I feel like I'm falling apart, I just want to curl up in bed all day, in the dark and cry.  If it wasn't for my son, I would do just that.  Luckily, hubby has been off work so he has done a lot of the childcare, but even so, it's not fair on my son to see mummy crying so much (although we have told him why - good opportunity to start the whole 'where you came from' chat!). 
We are very lucky in that my husbands parents have said they will pay for three cycles for us, but at the moment I cannot bring myself to even consider doing another cycle....how do I go into a third cycle knowing that it is my last attempt? How do I stay relaxed and calm about it, knowing that this is really it, if it doesn't work, our journey is over? My husband has said it is up to me, if and when we do another cycle, but I'm over 36, my AMH is 0.7 so I know that time is not on my side.
I feel like I have nothing to look forward to.  We can't afford a holiday yet this year, and I now have to go through October and December thinking that I should have been having a baby.  The earliest I would consider doing another cycle is July, but then if it doesn't work, I have to get through until April next year thinking I should have been having a baby.  
Part of me wants to 'get it over with' so that if I have to face the fact I will not have another baby, I can come to terms with this and get on with life sooner. But the other part of me can't bear the thought of it and doesn't know how I will cope.
Family and friends tell us we're lucky to have our son, which we are (and these two failed cycles make me realise just how much of a miracle he is) but my husband and I want a sibling for our son more than for us.  I don't want him to be an only child, not only because I value my sibling, but because of him having to deal with the fact he came into the world with donor sperm, it would be good for him to have a sibling to go through that with.
To top it all, I'm a community midwife and I can't face work.
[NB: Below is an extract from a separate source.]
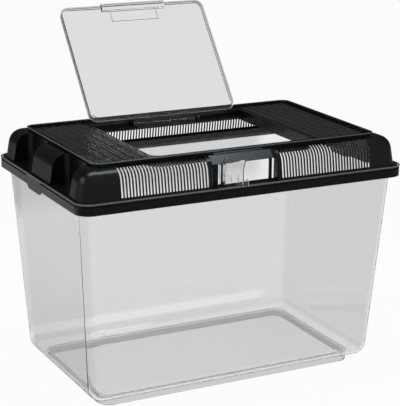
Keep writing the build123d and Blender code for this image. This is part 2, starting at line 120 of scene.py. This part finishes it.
class NodeSheet:
    """The node tree of one material or of the world."""

    def __init__(self, owner: Any, output: str) -> None:
        """Empty the owner's node tree and give it one output node.

        Args:
            owner: The material or world.
            output: The type of its output node.
        """
        owner.use_nodes = True
        self.nodes = owner.node_tree.nodes
        self.links = owner.node_tree.links
        self.nodes.clear()
        self.output = self.nodes.new(output)

    def add(self, kind: str, settings: dict[str, Any], inputs: dict[Any, Any]) -> bpy.types.Node:
        """Add a node, set its settings, then its sockets.

        Args:
            kind: The node's type.
            settings: Its attributes.
            inputs: A value or a link for each named or numbered socket.

        Returns:
            The node.
        """
        node = self.nodes.new(kind)
        for name, setting in settings.items():
            setattr(node, name, setting)
        for name, given in inputs.items():
            if isinstance(given, Value):
                self.links.new(given.socket, node.inputs[name])
            elif isinstance(given, bpy.types.NodeSocket):
                self.links.new(given, node.inputs[name])
            else:
                node.inputs[name].default_value = given
        return node

    def node(
        self, kind: str, settings: dict[str, Any], inputs: dict[Any, Any], out: Any = 0
    ) -> Value:
        """Add a node and return one of its outputs.

        Args:
            kind: The node's type.
            settings: Its attributes.
            inputs: A value or a link for each named or numbered socket.
            out: The output's name or number.

        Returns:
            The output, ready for arithmetic.
        """
        return Value(self, self.add(kind, settings, inputs).outputs[out])

    def surface(self, shader: Value) -> None:
        """Link a shader to the output."""
        self.links.new(shader.socket, self.output.inputs["Surface"])

    def ray(self, *kinds: ShotRay) -> Value:
        """Return 1 for the named kinds of ray, and 0 for the rest.

        Args:
            kinds: The kinds of ray.

        Returns:
            The sum of their flags, at most 1.
        """
        path = self.add("ShaderNodeLightPath", {}, {})
        flags = [Value(self, path.outputs[kind.value]) for kind in kinds]
        total = flags[0]
        for flag in flags[1:]:
            total = total + flag
        return total.at_most(1.0)

    def grain(self, scale: float, detail: float = 2.0, roughness: float = 0.5) -> Value:
        """Return a noise pattern fixed to the object.

        Args:
            scale: Waves per metre.
            detail: The noise's octaves.
            roughness: The weight of the finer octaves.

        Returns:
            The pattern, from about 0.25 to 0.75.
        """
        place = self.node("ShaderNodeTexCoord", {}, {}, "Object")
        return self.node(
            "ShaderNodeTexNoise",
            {},
            {"Vector": place, "Scale": scale, "Detail": detail, "Roughness": roughness},
        )

    def blend(self, given: Value, start: float, end: float) -> Value:
        """Return a smooth step from 0 at the start to 1 at the end.

        Args:
            given: The value that is followed.
            start: Where the step starts.
            end: Where it ends.

        Returns:
            The step.
        """
        return self.node(
            "ShaderNodeMapRange",
            {"interpolation_type": "SMOOTHSTEP"},
            {"Value": given, "From Min": start, "From Max": end},
        )

    def bump(self, height: Value, strength: float, distance: float) -> Value:
        """Return a surface normal raised by a height.

        Args:
            height: The height pattern.
            strength: How much of it shows.
            distance: What a height of 1 stands for, in metres.

        Returns:
            The normal.
        """
        return self.node(
            "ShaderNodeBump", {}, {"Height": height, "Strength": strength, "Distance": distance}
        )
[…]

Luckily my team and my manager are really understanding, but it means that being off work I haven't even got that for distraction, but I can't face pregnant women moaning, or telling me they didn't even want to be pregnant, or that they already have children in care etc etc.  funny, I can cope better with the new babies, but it's pregnant women.  I loved being pregnant, really loved it and I have this raging jealousy that I don't know how to deal with.
Anyway, enough of my ramblings, I just hope there is someone out there who understands!


----------